> Li correctly points out that the Archive's budget, in the range of $25-30M/year, is vastly lower than any comparable website: By owning its hardware, using the PetaBox high-density architecture, avoiding air conditioning costs, and using open-source software, the Archive achieves a storage cost efficiency that is orders of magnitude better than commercial cloud rates.
That’s impressive. Wikipedia spends $185m per year and the Seattle public library spends $102m. Maybe not comparable exactly, but $30m per year seems inexpensive for the memory of the world…
Wikipedia is not a pure hosting operation, it's trying to foster a worldwide community-of-practice of volunteer contributors that can be sustainable in the long term, and that does take quite a bit of spending. I have no idea why so many people keep getting this wrong.
I'm surprised no-air-conditioning datacenters aren't more common. It's a huge cost, and people love to complain about related water usage. I recall some Microsoft employees running a similar experiment years ago:
https://web.archive.org/web/20090219172931/https://blogs.msd...
I love libraries and museums, but I think that Internet Archive has done an incredible job.
If I didn’t have a job or responsibilities and was told that I was allowed to just be curious and have fun, I would spend a tremendous amount of time just reading, listening, watching, playing, etc. on IA.
Visiting IA is the closest feeling I can get to visiting the library when I was young. The library used to be the only place where you could just read swaths of magazines, newspapers, and books, and also check out music- for free.
Also, I love random stuff. IA has digitized tape recordings that used to play in K-Mart. While Wikipedia spends time culling history that people have submitted, IA keeps it. They understand the duty they have when you donate part of human history to them, instead of some person that didn’t care about some part of history just deleting it.
IA is not just its storage and the Wayback machine, even though those things are incredible and a massive part of its value to humanity. It’s someone that just cares.
At the end of the day, big companies just need to make profit. Do big companies care about your digitized 8-track collection you have in cloud storage? One day maybe they will take it away from you to avoid a lawsuit or to get you to rent music from them.
And your local NAS and backups? Do you think your niche archive will survive a space heater safety mechanism failure, a pipe bursting, when your house is collateral damage in a war, or your accidental death? I understand wanting to keep your own copies of things just-in-case, but if you want those things to survive, why not also host them at IA if others generally would find joy or knowledge from them?

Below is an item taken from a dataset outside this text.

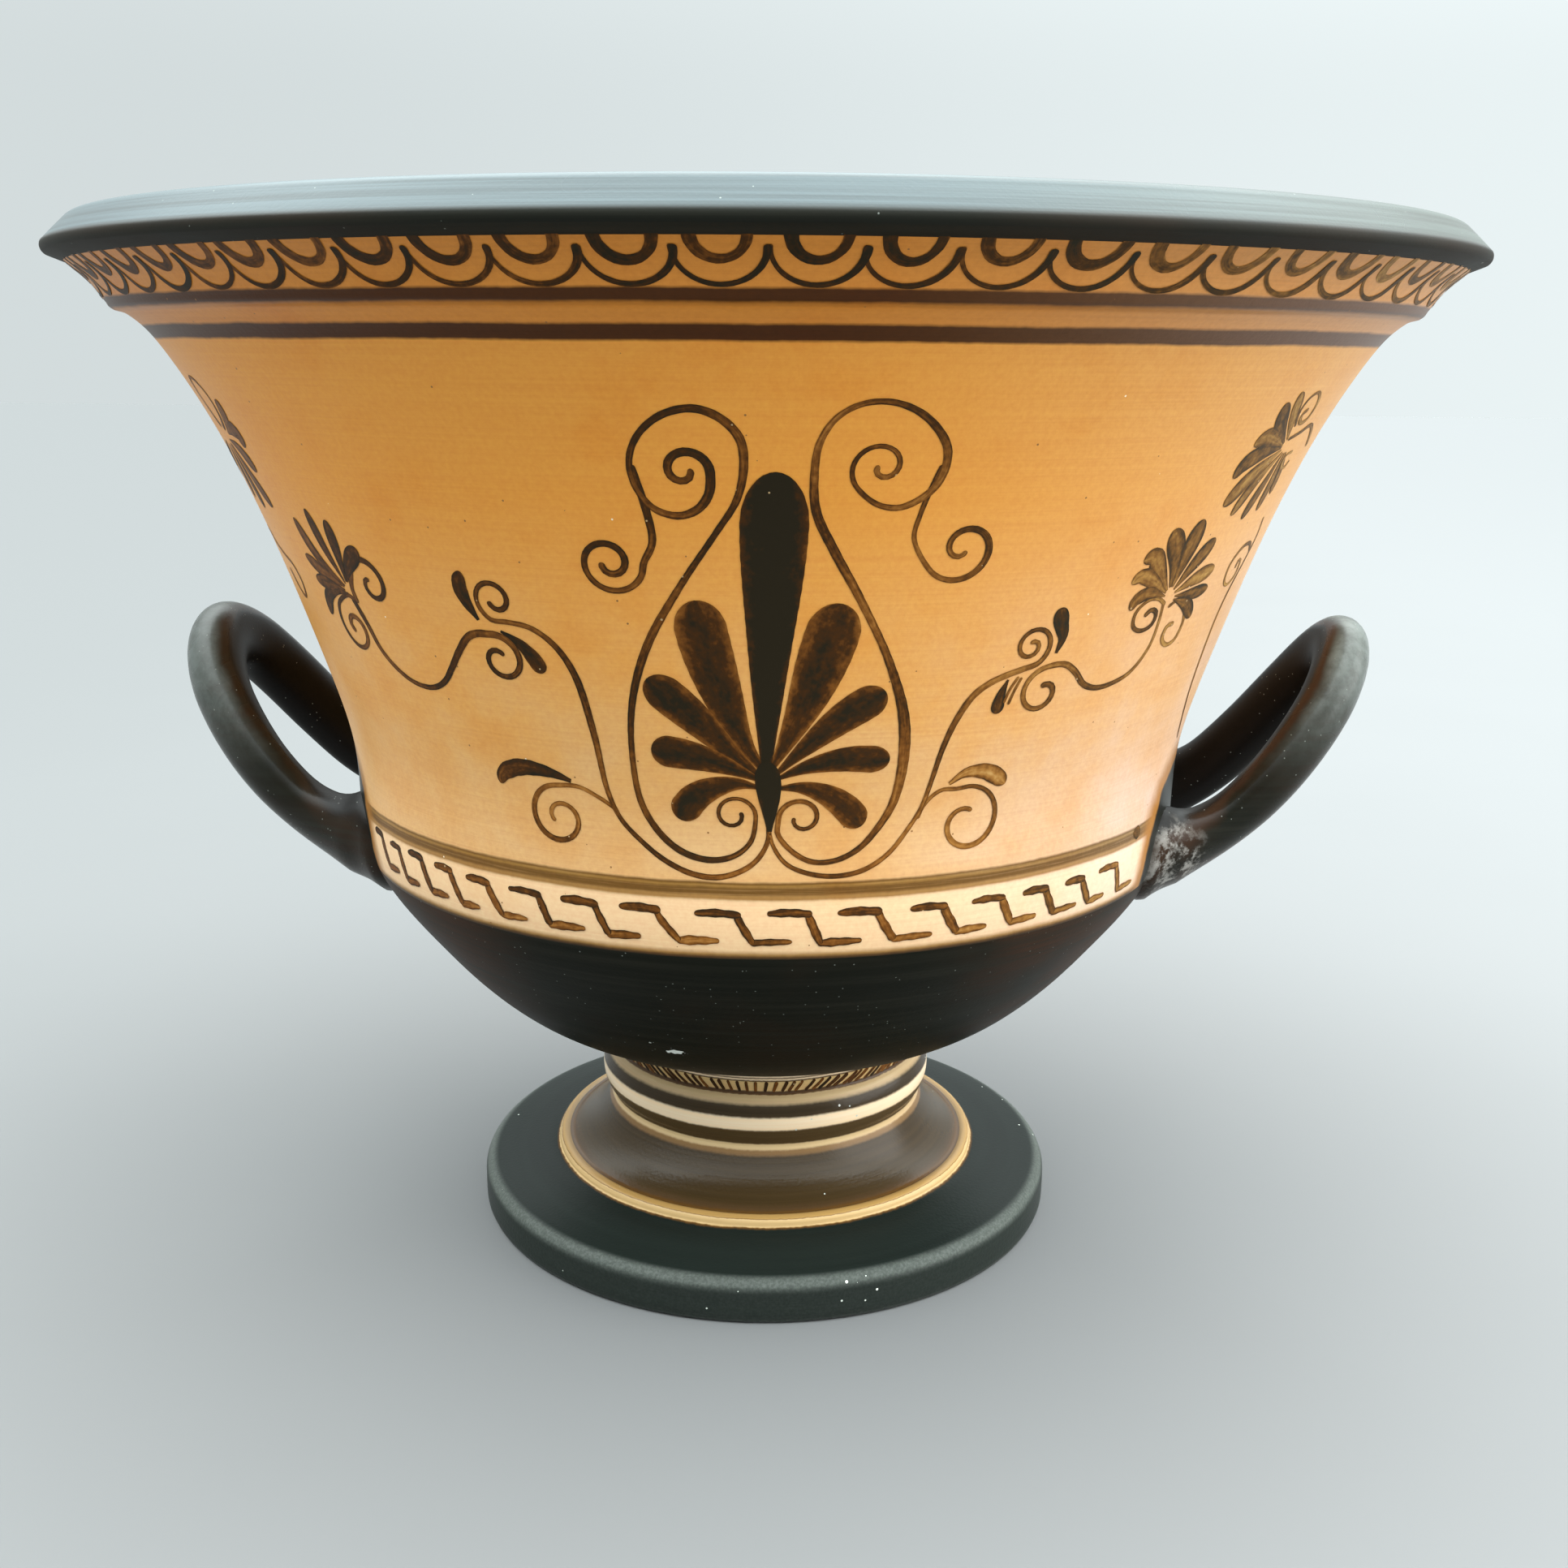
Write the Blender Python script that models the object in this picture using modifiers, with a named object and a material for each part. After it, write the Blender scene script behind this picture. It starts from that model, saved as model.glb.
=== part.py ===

I don't think it's really fair to compare IA to a real library. The Seattle public library for example spends 76% of their operating budget on employees, most of who are doing public services work. The second major expense for a real library is paying for books and materials, again IA doesn't do any of that.
It's not fair to compare an institution with a website.
> Wikipedia spends $185m per year
Only a small fraction of that is spent on actually hosting the website. The rest goes into the pockets of the owners and their friends.
You can do a lot with very little if your primary goal isn't to enrich yourself.
I think the culture is one of 'we are doing this for all humankind' and when you get just a few smart people bought in on that level of commitment and they're trying to be lean (and also for sure underpaying themselves compared to what they might make at Big Tech) then you can get impressive results.